Эта тоска по утраченной сельской и «естественной» родине, противоположной городской жизни с ее принуждением, становится отныне постоянным мотивом. После Ронсара, и уже в более резких тонах, чем он, об этом говорит представитель следующего поколения поэтов. Де порт, в своих «Bergeries»[212]:

«О поля, прекрасные и сладостные! О счастливая и святая жизнь!

В ней, свободные от всех забот, мы не боимся

Быть согбенными до земли, когда, гордясь

И честью и добром, мы соседствуем с небесами.

О вы, настолько счастливые люди, обитающие в полях.

Не завидуя гордыне роскошных городов!»

Печаль о потерянном из-за того, что пришлось оставить сельскую жизнь, становится все настойчивее, противопоставление города и деревни — все определеннее. Урбанизация и перемещение к королевскому двору, укоренение сельских уроженцев в «роскошных городах» идут еще отнюдь не в полную силу[213]. Но уже видно, как постепенно складывается та человеческая ситуация, которая затем на протяжении всего ancien régime будет определять облик и опыт придворных людей, как и стиль монаршего двора. Эта компонента (не всегда выступающая непосредственно, но всегда действенная) сохраняет свое значение от эпохи Генриха IV вплоть до эпохи Людовика XIV, да и в последующее время. Усиливается пресыщение блеском и славой двора, за которые приходится платить собственной свободой, крепнет и возникающий отсюда идеал, мечта о простой жизни в природе. В этой мечте, к которой тщетно простирают руки, охарактеризованное — теперь уже постоянно воспроизводящееся — соотношение устанавливается на новом уровне и в то же время становится понятным в своем происхождении. Здесь можно с особой отчетливостью видеть взаимосвязи между изменением определенной социальной группы и изменением способа переживания, свойственного людям, составляющим эту группу.

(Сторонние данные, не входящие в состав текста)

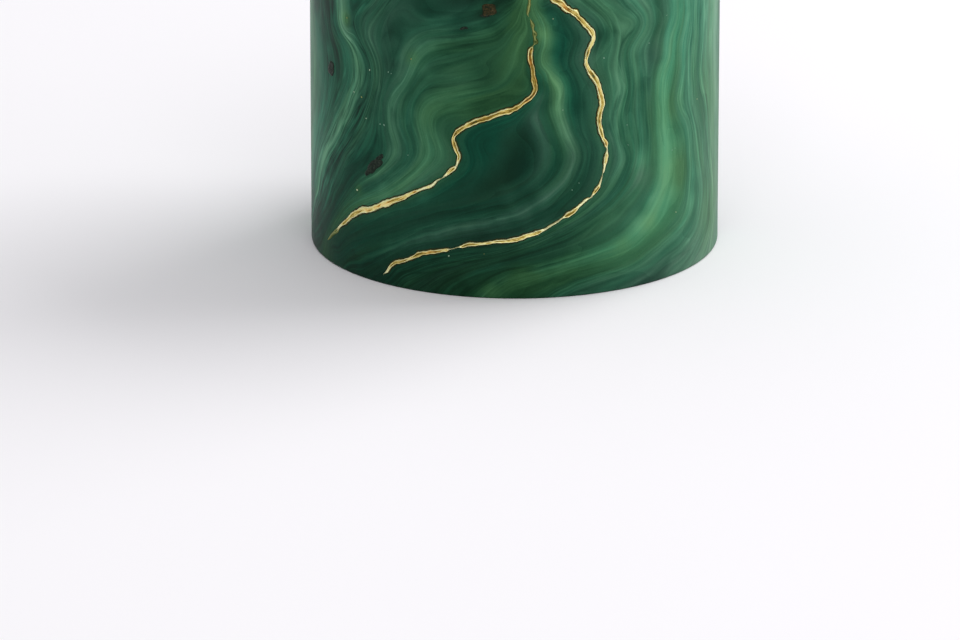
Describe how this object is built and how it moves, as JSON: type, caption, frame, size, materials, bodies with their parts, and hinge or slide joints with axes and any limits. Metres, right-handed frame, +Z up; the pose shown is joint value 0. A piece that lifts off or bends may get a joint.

Развитие образа того, что человек переживает как «природу», является одной из сторон совокупного развития человеческого общества. Здесь перед нами — лишь один фрагмент этой стороны. Основная масса средневековых воинов и сеньоров еще жила среди полей, дворов и деревень, рек, лесов и гор, не особо удаляясь от них. Все это составляло часть пространства их повседневной жизни. Они еще не переживали все это, более или менее дистанцировавшись, как «природу» или «ландшафт». Только в ходе урбанизации и превращения дворян в придворных поля и деревни, луга и горы стали воплощать собой образ противоположности, который можно рассматривать только издали. И чем более укреплялся абсолютистский двор, тем сильнее и определеннее образ природы получал характер не просто ландшафта, но ландшафта, в котором отражалось общество данной эпохи. В метаморфозах придворной живописи — скажем, от Пуссена до Ватто — можно неплохо проследить эту роль природы как ландшафта, а часто еще и как сценических подмостков для людей. Природа оказывалась зеркалом придворного общества в определенное время. Все установки и настроения, которые порождала придворная жизнь, — к примеру, сознательная сдержанность и искусственность поз (необходимые всякому, кто хотел иметь вес в этом обществе), помпезно-героическая торжественность или легкая грациозность — все это входит отныне в образ сельской природы, в оформление окружающего ландшафта. Под рукой придворных живописцев природа как преображенная тоской кулиса придворной жизни становится сперва классицистским ландшафтом, затем барочным и потом ландшафтом рококо, в точном соответствии с развитием самого двора и придворного общества.